*Requirements:*
Extract and list every line that contains the word "type".

*Data provided:*
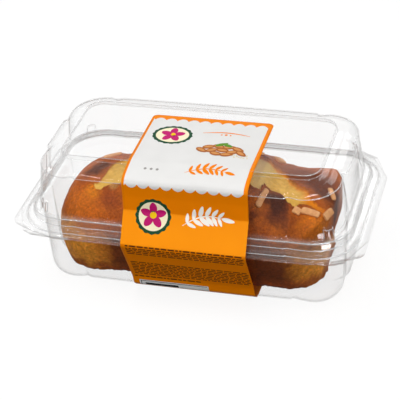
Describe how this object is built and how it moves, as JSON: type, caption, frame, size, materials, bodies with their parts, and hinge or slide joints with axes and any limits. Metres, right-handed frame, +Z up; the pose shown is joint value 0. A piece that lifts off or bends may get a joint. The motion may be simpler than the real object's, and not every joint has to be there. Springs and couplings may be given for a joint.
{
  "type": "packaged pound cake loaf",
  "caption": "Split-top pound cake loaf with almond slivers in a clear two-part plastic clamshell, held shut by a wrap label.",
  "frame": {"origin": "middle of the overall bounding box's bottom face, on the surface the pack stands on", "axes": "+X along the pack to the right as seen from its front, -Y towards the front where the label folds down, +Z up"},
  "size_m": [0.2118, 0.1232, 0.084],
  "materials": {
    "clear_pet": "glossy clear thermoformed plastic sheet",
    "label_paper": "satin printed",
    "baked_crust": "soft baked crust"
  },
  "bodies": {
    "root": {"tray": "clear_pet", "lid": "clear_pet", "label": "label_paper", "cake": "baked_crust"}
  },
  "joints": []
}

*Solution to the problem:*
Describe how this object is built and how it moves, as JSON: type, caption, frame, size, materials, bodies with their parts, and hinge or slide joints with axes and any limits. Metres, right-handed frame, +Z up; the pose shown is joint value 0. A piece that lifts off or bends may get a joint. The motion may be simpler than the real object's, and not every joint has to be there. Springs and couplings may be given for a joint.
  "type": "packaged pound cake loaf",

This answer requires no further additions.